- _Short exercise_
Isolate every line in the data with the string "scene" and copy it.

***** Dataset extract

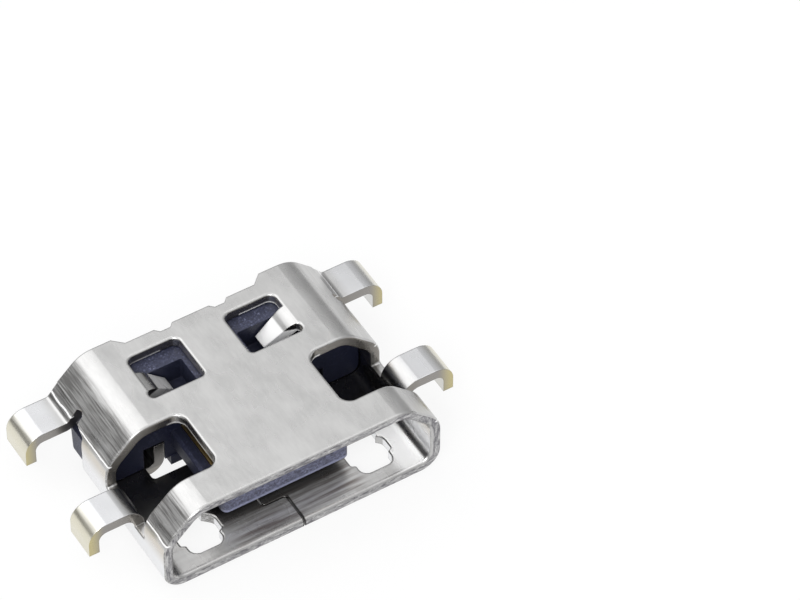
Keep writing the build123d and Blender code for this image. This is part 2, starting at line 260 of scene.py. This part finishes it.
def plated_steel():
    """Nickel-plated rolled sheet: satin, drawn along its depth, with pale gold leg tips."""
    m = Nodes("plated_steel")
    x, y, height = m.axis("X"), m.axis("Y"), m.axis("Z")
    reach = m.math("ABSOLUTE", x)
    sideways = m.math("ABSOLUTE", m.facing("X"))

    mottle = m.noise(0.6, detail=2.0, roughness=0.5, scale=(1, 0.6, 1))
    grain = m.noise(0.08, detail=2.0, scale=(1, 0.25, 1))
    along = m.noise(0.05, detail=3.0, scale=(1, 0.05, 1))
    across = m.noise(0.10, detail=3.0, scale=(0.05, 1, 1))
    sheared = m.mix(
        m.within(height, WALL_RIM_HEIGHT, 0.15),
        m.noise(0.05, detail=5.0, roughness=0.75, scale=(0.25, 1, 1)),
        m.noise(0.05, detail=5.0, roughness=0.75, scale=(1, 1, 0.25)),
    )

    cut_face = m.fade(m.times(m.facing("Y"), -1.0), *SQUARE)
    shoulder = m.times(m.fade(sideways, *SLOPE_STARTS), m.fade(sideways, *SLOPE_ENDS))
    inner_floor = m.times(m.past(height, INNER_FLOOR_HEIGHT), m.fade(m.facing("Z"), *SQUARE))
    under_tongue = m.past(reach, TONGUE_REACH)

    # Sheet, side walls and legs; the walls and legs get paler copies of the steel as painted
    # light, paler low on the walls and tan towards their top
    blotch = m.ramp(m.mix(0.45, mottle, grain), [(0.35, 0.0), (0.65, 1.0)])
    colour = m.mix(blotch, STEEL_DULL, STEEL)
    wall = m.mix(m.past(height, WALL_TAN_HEIGHT), WALL_STEEL_LIT, TAN_STEEL)
    colour = m.mix(m.fade(sideways, *UPRIGHT), colour, wall)
    colour = m.mix(m.past(reach, LEG_REACH), colour, LEG_STEEL_LIT)

    # Dark lines drawn along the shoulders, made stronger on the left as painted shade
    lines_and_left_shade = m.math("ADD", 0.25, m.past(x, LEFT_HALF))
    lines = m.ramp(along, [(0.40, 0.62), (0.60, 0.0)])
    colour = m.mix(m.times(shoulder, lines_and_left_shade, lines), colour, STEEL_SHADE)

    # Floor within the mouth: faint dark streaks, made heavier under the tongue as painted shade
    # and blurred painted reflections of the tongue, then painted shade under the tongue's front
    streaks_and_tongue_shade = m.math("ADD", m.times(under_tongue, 0.7), 0.15)
    streaks = m.ramp(across, [(0.38, 1.0), (0.62, 0.0)])
    colour = m.mix(m.times(inner_floor, streaks_and_tongue_shade, streaks), colour, DARK_STREAK_AND_SHADE)
    shaded = m.times(inner_floor, under_tongue, m.past(y, TONGUE_SHADE), 0.75)
    colour = m.mix(shaded, colour, STEEL_SHADE)

    # Cut faces, with the mouth's rim torn by the shear
    rim = m.times(cut_face, m.past(y, MOUTH_RIM))
    torn = m.times(rim, m.ramp(sheared, [(0.42, 1.0), (0.62, 0.0)]))
    colour = m.mix(m.times(cut_face, 0.75), colour, CUT_STEEL)
    colour = m.mix(rim, colour, STEEL)
    colour = m.mix(torn, colour, SHEARED)

    # Painted highlight along the crease at the foot of the shoulder
    wander = m.times(m.noise(0.5), CREASE_WANDER * MM)
    crease_highlight = m.within(m.math("SUBTRACT", height, wander), CREASE_HEIGHT, 0.01)
    crease_highlight = m.times(crease_highlight, m.past(reach, CREASE_REACH))
    colour = m.mix(crease_highlight, colour, PAINTED_HIGHLIGHT)

    # Painted shade on the inner walls; painted highlights on the retention tabs, stronger on
    # the right, and on the right end of the inner floor
    inside_shade = m.times(m.past(reach, INSIDE_REACH), m.within(height, INSIDE_HEIGHT, 0.02))
    inside_shade = m.times(inside_shade, m.within(y, INSIDE_ALONG, 0.6), 0.8)
    colour = m.mix(inside_shade, colour, STEEL_SHADE)
    tab = m.times(m.within(reach, TAB_REACH, 0.05), m.within(height, TAB_HEIGHT, 0.05))
    tab = m.times(tab, m.math("ADD", 0.65, m.times(m.past(x, RIGHT_HALF), 0.35)))
    right_end = m.times(m.past(x, BRIGHT_END_ACROSS), m.past(y, BRIGHT_END_ALONG))
    bright = m.math("MAXIMUM", tab, m.times(inner_floor, right_end))
    colour = m.mix(bright, colour, PAINTED_HIGHLIGHT)

    # Leg tips, painted shade in the corners, and painted shade along the floor's seam
    tip_colour = m.mix(cut_face, CREAM, OLIVE)
    colour = m.mix(m.past(reach, TIP_REACH), colour, tip_colour)
    crevice_shade = m.ramp(m.crevice(0.12), [(0.15, 0.75), (0.6, 0.0)])
    colour = m.mix(crevice_shade, colour, STEEL_SHADE)
    seam = m.times(m.within(x, SEAM_ACROSS, 0.015), m.past(height, SEAM_HEIGHT))
    colour = m.mix(m.times(seam, m.past(y, SEAM_ALONG), 0.85), colour, SEAM)

    rough = m.ramp(mottle, [(0.3, 0.24), (0.75, 0.33)])
    rough = m.math("ADD", rough, m.times(torn, 0.2))
    scuffed = m.times(inner_floor, m.past(y, MOUTH_FLOOR), 0.5)
    # Painted highlights are made less metallic, so they stay pale
    whitened = m.times(m.math("MAXIMUM", bright, crease_highlight), 0.85)
    metal = m.math("SUBTRACT", 1.0, m.math("MAXIMUM", scuffed, whitened))
    edge = m.math("SUBTRACT", EDGE_ROUND * MM, m.times(inner_floor, FLOOR_EDGE_LESS * MM))
    normal = m.bump(m.times(along, shoulder), 0.001, m.soft_edges(edge))
    normal = m.bump(m.noise(0.8, detail=1.0), 0.006, normal)
    normal = m.bump(m.times(sheared, rim), 0.012, normal)
    return m.finish(Base_Color=colour, Metallic=metal, Roughness=rough, Normal=normal)


HOUSING_DARK = (0.012, 0.014, 0.030, 1.0)
HOUSING_BLUE = (0.044, 0.050, 0.100, 1.0)
# Pale fibre flecks; also the painted highlight along the tongue's lower lip
HOUSING_FLECK_AND_HIGHLIGHT = (0.40, 0.43, 0.62, 1.0)
# Painted light: a paler copy of the housing's blue for the tongue's front
HOUSING_NOSE_LIT = (0.20, 0.21, 0.32, 1.0)

# Places on the housing, in millimetres
NOSE_ALONG = (-1.9, -2.05)
LIP_HEIGHT = (0.71, 0.78)
BLOCK_FRONT_ALONG = (0.2, 0.7)


def housing_plastic():
    """Fibre-filled moulding: dark navy with paler flow marks and a fine speckle."""
    m = Nodes("housing_plastic")
    y = m.axis("Y")
    flow = m.noise(0.5, detail=6.0, roughness=0.65)
    fibre = m.noise(0.06, detail=6.0, roughness=0.8, distortion=0.4)

    # Painted light on the tongue's front
    lit_nose = m.past(y, NOSE_ALONG)
    blue = m.mix(lit_nose, HOUSING_BLUE, HOUSING_NOSE_LIT)
    colour = m.mix(m.ramp(fibre, [(0.36, 0.0), (0.60, 1.0)]), HOUSING_DARK, blue)
    fleck = m.ramp(fibre, [(0.56, 0.0), (0.70, 1.0)])
    fleck = m.times(fleck, m.ramp(flow, [(0.40, 0.2), (0.62, 0.9)]))
    colour = m.mix(fleck, colour, HOUSING_FLECK_AND_HIGHLIGHT)
    # Painted shade deep in the housing's hollows
    depth_shade = m.ramp(m.crevice(2.0), [(0.22, 0.95), (0.60, 0.0)])
    colour = m.mix(depth_shade, colour, HOUSING_DARK)

    # Painted shade on the block's front, with less shine, and a painted highlight along the
    # tongue's lower lip
    forward = m.fade(m.times(m.facing("Y"), -1.0), 0.5, 0.9)
    deep = m.times(forward, m.within(y, BLOCK_FRONT_ALONG, 0.1))
    colour = m.mix(m.times(deep, 0.7), colour, HOUSING_DARK)
    lip_highlight = m.times(lit_nose, m.within(m.axis("Z"), LIP_HEIGHT, 0.03), 0.5)
    colour = m.mix(lip_highlight, colour, HOUSING_FLECK_AND_HIGHLIGHT)

    rough = m.ramp(fibre, [(0.3, 0.34), (0.7, 0.60)])
    shine = m.math("SUBTRACT", 0.5, m.times(deep, 0.42))
    normal = m.bump(fibre, 0.010, m.soft_edges(0.03 * MM))
    normal = m.bump(flow, 0.012, normal)
    return m.finish(Base_Color=colour, Roughness=rough, Specular_IOR_Level=shine, Normal=normal)


GOLD = (0.78, 0.55, 0.22, 1.0)
GOLD_DULL = (0.55, 0.40, 0.18, 1.0)


def gold_plating():
    """Thin gold plate over drawn strip, with fine lines along it."""
    m = Nodes("gold_plating")
    streak = m.noise(0.05, detail=4.0, scale=(1, 0.1, 1))
    colour = m.mix(m.ramp(streak, [(0.3, 0.0), (0.7, 1.0)]), GOLD_DULL, GOLD)
    rough = m.ramp(streak, [(0.2, 0.28), (0.8, 0.42)])
    normal = m.bump(streak, 0.002, m.soft_edges(0.02 * MM))
    return m.finish(Base_Color=colour, Metallic=1.0, Roughness=rough, Normal=normal)


def dress(node_name, material):
    """Gives a CAD node a material."""
    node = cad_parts[node_name]
    node.data.materials.clear()
    node.data.materials.append(material)


# Share of plain white in the floor, as the camera and as a mirroring surface see it
FLOOR_SEEN = 0.85
FLOOR_MIRRORED = 0.75


def make_floor():
    """Pale floor, with the object's soft shadow on it."""
    bpy.ops.mesh.primitive_plane_add(size=1.0, location=(0, 0, 0))
    floor = bpy.context.object
    floor.name = "floor"
    m = Nodes("floor")
    grain = m.noise(2.0)
    m.finish(Base_Color=m.ramp(grain, [(0.0, 0.86), (1.0, 0.88)]), Roughness=0.8)
    glow = m.add("ShaderNodeEmission")
    glow.inputs["Color"].default_value = WHITE
    rays = m.add("ShaderNodeLightPath").outputs
    seen = m.times(rays["Is Camera Ray"], FLOOR_SEEN)
    mirrored = m.math("MAXIMUM", rays["Is Glossy Ray"], rays["Is Transmission Ray"])
    mirrored = m.times(mirrored, FLOOR_MIRRORED)
    both = m.add("ShaderNodeMixShader")
    m.link(m.math("MAXIMUM", seen, mirrored), both.inputs["Fac"])
    m.link(m.shader.outputs["BSDF"], both.inputs[1])
    m.link(glow.outputs["Emission"], both.inputs[2])
    m.link(both.outputs["Shader"], m.output.inputs["Surface"])
    floor.data.materials.append(m.material)


def make_lamp(name, place, size, power):
    """Square soft lamp that faces the part; place and size in millimetres."""
    data = bpy.data.lights.new(name, "AREA")
    data.size = size * MM
    data.energy = power
    lamp = bpy.data.objects.new(name, data)
    lamp.location = Vector(place) * MM
    lamp.rotation_euler = (-lamp.location).to_track_quat("-Z", "Y").to_euler()
    bpy.context.scene.collection.objects.link(lamp)


# Brightness of the studio from its lowest point to its highest, on either side
LEFT_SKY = [(0.0, 0.20), (0.28, 0.27), (0.46, 1.15), (0.70, 1.45), (0.87, 1.55), (0.97, 0.85)]
RIGHT_SKY = [(0.0, 0.40), (0.30, 0.42), (0.55, 0.60), (0.77, 0.62), (0.87, 1.60), (0.97, 0.85)]


def make_light():
    """Overcast studio: bright above, dim low down, dimmest low on the left."""
    world = bpy.data.worlds.new("studio")
    bpy.context.scene.world = world
    m = Nodes.of_world(world)
    side = m.fade(m.axis("X"), -0.6, 0.6)
    height = m.axis("Z")
    sky = m.mix(side, m.ramp(height, LEFT_SKY), m.ramp(height, RIGHT_SKY))
    m.put(m.shader.inputs["Color"], sky)
    m.shader.inputs["Strength"].default_value = 1.0
    make_lamp("rear_box", (-45, 130, 180), 210, 0.055)
    make_lamp("front_box", (-110, -110, 150), 90, 0.14)


make_camera()
make_floor()
make_light()
dress("shell", plated_steel())
dress("insulator_housing", housing_plastic())
gold = gold_plating()
for name in sorted(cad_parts):
    if name.startswith("contact_"):
        dress(name, gold)

scene = bpy.context.scene
scene.view_settings.view_transform = "Standard"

**********

- _Solution for this problem_
Keep writing the build123d and Blender code for this image. This is part 2, starting at line 260 of scene.py. This part finishes it.
    bpy.context.scene.collection.objects.link(lamp)
    bpy.context.scene.world = world
scene = bpy.context.scene
scene.view_settings.view_transform = "Standard"